Решено издавать журнал, специально посвященный сидеризму. За это взялся Риттер, коллега Шеллинга по Академии наук, который доставил в Мюнхен Кампетти и больше всех с ним носится. В дальнейшем, однако, Кампетти был разоблачен как обманщик. Шеллинга это уже не волнует, у него другие заботы: он генеральный секретарь Академии художеств.
Каким образом Шеллинг оказался на местном Олимпе изобразительного искусства? Ведь пока он ничем не отличился в этой области. Мы забежали несколько вперед, и нам придется вернуться назад.
Позднее лето 1806 года. Назревает, но (к счастью, для Шеллинга) не происходит полемическая стычка его со знаменитым историком Иоганнесом фон Мюллером. Поводом была книга шеллингианца Молитора «Идеи к будущей динамике истории», в которой исторический процесс рассматривался с позиций философии тождества. Как и в природе, в истории нет развития, есть только количественные различия между идеальным и реальным. Античность ничем не хуже современности. Книга понравилась Гёте, и он предложил Айхштедту, редактору новой «Иенской всеобщей литературной газеты», дать ее на рецензию какому-нибудь шеллингианцу. Выбор редактора пал на Винцишмана.
Виндишман был близок с Мюллером и, видимо, не без влияния историка довольно сурово обошелся с книгой своего, казалось бы, единомышленника. Рецензия Виндишмана появилась в одном из августовских номеров «Литературной газеты» в сопровождении небольшого, но резкого послесловия Мюллера, подписавшего свой текст инициалами Ths, что следовало читать — «Фукидид».

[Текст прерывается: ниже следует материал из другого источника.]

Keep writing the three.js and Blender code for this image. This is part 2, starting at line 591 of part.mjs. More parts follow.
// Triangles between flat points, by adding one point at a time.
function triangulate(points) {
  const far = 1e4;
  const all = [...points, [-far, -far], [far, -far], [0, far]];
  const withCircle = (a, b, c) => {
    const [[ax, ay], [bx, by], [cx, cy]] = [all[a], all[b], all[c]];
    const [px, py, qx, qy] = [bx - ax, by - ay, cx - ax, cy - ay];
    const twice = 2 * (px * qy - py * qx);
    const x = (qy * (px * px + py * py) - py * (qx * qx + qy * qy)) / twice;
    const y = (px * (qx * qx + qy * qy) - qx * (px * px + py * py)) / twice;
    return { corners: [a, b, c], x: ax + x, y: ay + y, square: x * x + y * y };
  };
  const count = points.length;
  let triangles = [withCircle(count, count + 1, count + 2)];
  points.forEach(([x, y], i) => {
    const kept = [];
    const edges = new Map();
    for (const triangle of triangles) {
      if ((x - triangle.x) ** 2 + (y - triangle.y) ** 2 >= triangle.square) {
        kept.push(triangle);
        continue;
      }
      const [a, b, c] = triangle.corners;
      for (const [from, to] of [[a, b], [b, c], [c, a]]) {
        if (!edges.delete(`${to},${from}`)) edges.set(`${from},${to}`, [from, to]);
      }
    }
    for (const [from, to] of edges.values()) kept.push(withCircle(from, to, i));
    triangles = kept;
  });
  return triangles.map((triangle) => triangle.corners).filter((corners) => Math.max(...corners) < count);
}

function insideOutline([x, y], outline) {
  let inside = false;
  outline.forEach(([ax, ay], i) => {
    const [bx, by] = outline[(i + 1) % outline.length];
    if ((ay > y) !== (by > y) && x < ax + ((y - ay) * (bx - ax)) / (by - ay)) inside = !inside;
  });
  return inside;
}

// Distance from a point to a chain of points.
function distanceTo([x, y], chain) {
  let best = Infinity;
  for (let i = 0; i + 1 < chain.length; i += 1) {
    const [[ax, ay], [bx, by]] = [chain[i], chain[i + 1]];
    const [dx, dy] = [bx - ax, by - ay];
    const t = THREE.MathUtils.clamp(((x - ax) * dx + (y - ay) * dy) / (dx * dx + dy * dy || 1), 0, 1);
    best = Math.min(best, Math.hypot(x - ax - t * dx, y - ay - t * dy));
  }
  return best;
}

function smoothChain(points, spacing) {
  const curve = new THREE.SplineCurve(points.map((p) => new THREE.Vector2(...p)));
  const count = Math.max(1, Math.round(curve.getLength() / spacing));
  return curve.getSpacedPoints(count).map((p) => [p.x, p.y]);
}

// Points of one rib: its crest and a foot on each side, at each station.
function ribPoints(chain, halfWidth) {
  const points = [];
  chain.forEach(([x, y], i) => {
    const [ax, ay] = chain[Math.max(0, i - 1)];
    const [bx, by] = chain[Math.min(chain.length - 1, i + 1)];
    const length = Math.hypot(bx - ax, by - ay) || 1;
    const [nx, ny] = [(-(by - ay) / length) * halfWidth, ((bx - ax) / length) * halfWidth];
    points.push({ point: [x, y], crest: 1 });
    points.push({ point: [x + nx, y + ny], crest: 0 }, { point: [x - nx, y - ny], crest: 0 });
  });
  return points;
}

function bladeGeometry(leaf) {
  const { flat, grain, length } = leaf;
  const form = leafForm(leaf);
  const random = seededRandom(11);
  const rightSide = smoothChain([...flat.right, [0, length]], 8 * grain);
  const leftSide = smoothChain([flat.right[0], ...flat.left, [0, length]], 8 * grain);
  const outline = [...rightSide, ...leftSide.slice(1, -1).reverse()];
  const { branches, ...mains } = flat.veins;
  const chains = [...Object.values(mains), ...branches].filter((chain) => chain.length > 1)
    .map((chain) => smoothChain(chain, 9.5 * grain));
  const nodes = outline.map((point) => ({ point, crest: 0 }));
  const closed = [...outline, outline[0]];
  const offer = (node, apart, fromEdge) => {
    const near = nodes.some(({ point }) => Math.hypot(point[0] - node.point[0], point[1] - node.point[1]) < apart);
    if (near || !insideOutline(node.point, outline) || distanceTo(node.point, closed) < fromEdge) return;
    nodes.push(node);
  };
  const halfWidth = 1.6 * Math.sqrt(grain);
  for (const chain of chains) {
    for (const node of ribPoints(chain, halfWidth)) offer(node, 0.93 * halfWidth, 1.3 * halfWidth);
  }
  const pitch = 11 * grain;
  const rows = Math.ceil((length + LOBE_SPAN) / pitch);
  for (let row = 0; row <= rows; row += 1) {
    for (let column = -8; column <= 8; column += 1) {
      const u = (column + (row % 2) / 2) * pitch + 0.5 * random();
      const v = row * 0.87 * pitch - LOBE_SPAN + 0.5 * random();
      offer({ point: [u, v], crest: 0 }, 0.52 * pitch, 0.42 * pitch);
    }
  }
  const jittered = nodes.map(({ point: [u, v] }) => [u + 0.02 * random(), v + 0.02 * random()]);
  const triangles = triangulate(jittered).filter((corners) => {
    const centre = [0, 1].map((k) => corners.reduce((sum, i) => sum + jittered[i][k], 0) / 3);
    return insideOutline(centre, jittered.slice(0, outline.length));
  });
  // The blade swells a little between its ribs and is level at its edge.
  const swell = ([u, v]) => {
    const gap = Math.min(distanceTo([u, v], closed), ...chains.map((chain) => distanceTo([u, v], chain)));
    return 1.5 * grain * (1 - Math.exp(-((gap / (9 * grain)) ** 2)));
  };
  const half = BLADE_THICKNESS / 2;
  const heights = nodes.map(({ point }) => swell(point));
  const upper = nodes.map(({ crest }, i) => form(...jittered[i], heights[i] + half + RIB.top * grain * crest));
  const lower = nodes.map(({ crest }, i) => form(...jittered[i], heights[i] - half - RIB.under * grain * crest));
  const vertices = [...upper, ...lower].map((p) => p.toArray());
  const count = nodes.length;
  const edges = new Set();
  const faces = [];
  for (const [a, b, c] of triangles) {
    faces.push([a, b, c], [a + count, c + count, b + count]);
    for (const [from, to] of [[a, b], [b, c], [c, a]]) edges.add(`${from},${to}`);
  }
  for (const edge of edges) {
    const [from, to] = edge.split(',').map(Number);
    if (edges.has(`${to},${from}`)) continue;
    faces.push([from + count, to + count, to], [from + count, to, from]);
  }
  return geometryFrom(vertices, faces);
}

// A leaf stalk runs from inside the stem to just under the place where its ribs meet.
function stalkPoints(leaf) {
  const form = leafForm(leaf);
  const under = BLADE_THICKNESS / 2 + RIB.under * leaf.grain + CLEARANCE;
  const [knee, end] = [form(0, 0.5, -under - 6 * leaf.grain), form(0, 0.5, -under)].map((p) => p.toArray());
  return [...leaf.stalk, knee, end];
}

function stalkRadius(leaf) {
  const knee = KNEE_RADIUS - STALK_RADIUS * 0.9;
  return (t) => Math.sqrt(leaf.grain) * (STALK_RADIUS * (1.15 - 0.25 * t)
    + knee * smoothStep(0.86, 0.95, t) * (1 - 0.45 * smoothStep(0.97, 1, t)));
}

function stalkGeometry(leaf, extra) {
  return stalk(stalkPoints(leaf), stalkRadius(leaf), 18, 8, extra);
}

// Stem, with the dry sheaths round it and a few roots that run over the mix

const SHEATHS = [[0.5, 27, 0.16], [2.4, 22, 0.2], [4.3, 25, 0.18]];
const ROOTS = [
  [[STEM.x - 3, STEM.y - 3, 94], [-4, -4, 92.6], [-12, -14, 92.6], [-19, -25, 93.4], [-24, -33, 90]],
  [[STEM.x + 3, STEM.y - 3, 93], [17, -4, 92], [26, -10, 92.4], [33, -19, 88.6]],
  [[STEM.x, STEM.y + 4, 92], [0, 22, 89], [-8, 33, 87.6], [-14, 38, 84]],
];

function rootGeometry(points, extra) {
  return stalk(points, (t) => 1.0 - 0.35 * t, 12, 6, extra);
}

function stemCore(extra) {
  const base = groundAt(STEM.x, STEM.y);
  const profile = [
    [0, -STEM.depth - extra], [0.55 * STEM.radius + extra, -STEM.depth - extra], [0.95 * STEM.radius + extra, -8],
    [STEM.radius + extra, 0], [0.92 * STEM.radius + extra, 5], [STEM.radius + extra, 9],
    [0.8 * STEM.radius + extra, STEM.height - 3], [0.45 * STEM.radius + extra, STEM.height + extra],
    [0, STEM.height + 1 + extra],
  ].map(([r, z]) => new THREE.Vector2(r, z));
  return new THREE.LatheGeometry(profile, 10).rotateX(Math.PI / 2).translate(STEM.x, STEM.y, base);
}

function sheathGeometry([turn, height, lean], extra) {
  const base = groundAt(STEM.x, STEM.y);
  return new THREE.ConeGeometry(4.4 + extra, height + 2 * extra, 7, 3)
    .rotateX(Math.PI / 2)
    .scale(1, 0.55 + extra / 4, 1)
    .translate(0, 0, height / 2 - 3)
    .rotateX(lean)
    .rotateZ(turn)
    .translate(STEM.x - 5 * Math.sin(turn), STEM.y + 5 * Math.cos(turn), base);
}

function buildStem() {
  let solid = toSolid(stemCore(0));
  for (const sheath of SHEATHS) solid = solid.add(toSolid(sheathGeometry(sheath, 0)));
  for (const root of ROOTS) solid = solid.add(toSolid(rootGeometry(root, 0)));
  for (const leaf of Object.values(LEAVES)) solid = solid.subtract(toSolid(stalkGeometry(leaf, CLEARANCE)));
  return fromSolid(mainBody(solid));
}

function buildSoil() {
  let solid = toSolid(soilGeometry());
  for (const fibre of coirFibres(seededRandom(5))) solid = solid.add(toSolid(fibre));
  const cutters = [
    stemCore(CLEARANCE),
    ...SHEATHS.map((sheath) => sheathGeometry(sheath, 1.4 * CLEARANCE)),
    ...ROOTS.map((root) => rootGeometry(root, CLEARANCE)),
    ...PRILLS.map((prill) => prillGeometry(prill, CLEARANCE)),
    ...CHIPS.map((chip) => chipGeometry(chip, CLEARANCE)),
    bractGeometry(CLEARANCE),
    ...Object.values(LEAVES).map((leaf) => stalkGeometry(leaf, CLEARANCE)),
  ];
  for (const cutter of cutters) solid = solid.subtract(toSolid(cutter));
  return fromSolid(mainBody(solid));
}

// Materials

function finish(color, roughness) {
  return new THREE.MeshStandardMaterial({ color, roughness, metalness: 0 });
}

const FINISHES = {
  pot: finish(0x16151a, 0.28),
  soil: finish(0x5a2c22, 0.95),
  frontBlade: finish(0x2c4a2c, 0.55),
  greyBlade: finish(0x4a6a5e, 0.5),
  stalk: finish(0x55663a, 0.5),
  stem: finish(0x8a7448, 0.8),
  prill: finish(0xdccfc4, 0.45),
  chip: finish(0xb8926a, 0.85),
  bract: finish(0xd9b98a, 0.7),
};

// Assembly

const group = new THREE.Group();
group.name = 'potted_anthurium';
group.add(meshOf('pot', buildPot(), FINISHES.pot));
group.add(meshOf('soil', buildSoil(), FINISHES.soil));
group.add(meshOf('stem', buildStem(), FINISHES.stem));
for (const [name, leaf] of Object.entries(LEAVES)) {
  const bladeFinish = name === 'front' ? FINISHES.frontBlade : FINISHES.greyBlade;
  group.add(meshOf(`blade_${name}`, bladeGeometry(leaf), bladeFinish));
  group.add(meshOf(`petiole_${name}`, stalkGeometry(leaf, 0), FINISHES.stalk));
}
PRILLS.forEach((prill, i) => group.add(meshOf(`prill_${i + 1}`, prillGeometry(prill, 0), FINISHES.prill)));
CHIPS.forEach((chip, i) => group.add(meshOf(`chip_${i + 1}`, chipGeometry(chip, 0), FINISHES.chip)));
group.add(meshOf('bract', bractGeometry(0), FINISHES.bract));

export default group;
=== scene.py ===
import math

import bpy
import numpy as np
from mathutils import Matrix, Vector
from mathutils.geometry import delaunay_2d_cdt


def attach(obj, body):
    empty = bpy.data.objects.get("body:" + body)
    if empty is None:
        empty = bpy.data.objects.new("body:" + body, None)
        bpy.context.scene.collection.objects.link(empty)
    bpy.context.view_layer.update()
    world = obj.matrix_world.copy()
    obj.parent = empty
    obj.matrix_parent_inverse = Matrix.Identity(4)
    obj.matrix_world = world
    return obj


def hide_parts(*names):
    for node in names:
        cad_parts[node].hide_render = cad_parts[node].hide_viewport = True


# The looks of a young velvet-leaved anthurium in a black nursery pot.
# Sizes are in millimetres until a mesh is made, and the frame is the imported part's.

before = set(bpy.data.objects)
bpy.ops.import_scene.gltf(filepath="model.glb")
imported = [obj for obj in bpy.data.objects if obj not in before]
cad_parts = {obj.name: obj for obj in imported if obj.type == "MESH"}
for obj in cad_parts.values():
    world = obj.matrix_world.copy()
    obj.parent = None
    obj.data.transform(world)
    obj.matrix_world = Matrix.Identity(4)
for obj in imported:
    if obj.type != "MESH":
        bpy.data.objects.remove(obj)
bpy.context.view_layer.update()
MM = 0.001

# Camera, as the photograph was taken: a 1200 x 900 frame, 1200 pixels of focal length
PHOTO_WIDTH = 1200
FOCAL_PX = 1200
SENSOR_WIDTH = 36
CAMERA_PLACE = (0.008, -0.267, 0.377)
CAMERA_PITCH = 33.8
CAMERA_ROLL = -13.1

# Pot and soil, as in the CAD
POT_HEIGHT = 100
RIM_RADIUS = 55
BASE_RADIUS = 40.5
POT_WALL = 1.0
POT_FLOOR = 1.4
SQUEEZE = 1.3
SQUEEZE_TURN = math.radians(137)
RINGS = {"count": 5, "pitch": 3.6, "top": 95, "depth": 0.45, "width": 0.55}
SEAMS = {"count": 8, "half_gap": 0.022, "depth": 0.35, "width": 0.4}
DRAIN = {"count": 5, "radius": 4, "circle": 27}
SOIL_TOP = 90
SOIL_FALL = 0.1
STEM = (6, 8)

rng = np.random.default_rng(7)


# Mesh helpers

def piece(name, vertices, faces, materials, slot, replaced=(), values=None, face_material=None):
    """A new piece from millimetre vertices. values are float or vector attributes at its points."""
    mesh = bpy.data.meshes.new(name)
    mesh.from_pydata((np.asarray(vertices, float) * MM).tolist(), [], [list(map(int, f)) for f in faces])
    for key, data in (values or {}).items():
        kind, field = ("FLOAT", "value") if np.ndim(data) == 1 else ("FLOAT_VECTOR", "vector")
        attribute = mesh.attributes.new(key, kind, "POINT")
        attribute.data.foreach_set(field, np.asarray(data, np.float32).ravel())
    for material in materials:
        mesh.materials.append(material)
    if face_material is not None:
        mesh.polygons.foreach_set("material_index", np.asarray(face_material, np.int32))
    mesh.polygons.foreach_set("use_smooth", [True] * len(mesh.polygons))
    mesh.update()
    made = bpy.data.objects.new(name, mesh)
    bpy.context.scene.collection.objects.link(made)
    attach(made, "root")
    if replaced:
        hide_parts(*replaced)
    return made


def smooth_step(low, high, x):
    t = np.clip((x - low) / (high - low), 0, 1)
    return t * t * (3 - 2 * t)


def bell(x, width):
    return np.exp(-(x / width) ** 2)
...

Мюллер говорил как бы не только от своего имени, но и от имени самой Истории, ущемленной в правах выкладками Молитора, в книге которого, по мнению Мюллера, сквозило пренебрежение к живой ткани прошедшего. «Наша молодежь строит пирамиду сверху вниз, снабжая ее ужасным аппаратом вроде — продуктивность и эдуктивность, активность и пассивность, субъективность и объективность, диада и триада и бог знает сколькими полярностями; ведет речь о вещах, которых не знали герои Марафона, Земпаха и Россбаха, ни Сципион, ни Брут, ни Вильгельм Оранский, ни Великий курфюрст, ни Фридрих… С тех пор, как мы не в состоянии защитить ни один свинарник, мы помогаем господу устроить универсум; с тех пор, как мы не знаем, кто через неделю будет нашим хозяином, мы размышляем только о вечности».
В словах Мюллера слышна боль за немецкие поражения, тревога за судьбу Германии, хозяином которой становился французский император. Историк хотел, чтобы его наука служила бы его родине, «час которой когда-нибудь пробьет», воспитывала бы патриотов.
Шеллинг тоже был патриотом, тоже с болью смотрел на французские победы и немецкие поражения. Он на баварской службе, Бавария союзница Франции, тем не менее Наполеон вызывает у него антипатию. Но в отповеди Мюллера ему почудилась неприязнь к философии как таковой. И он взялся за перо.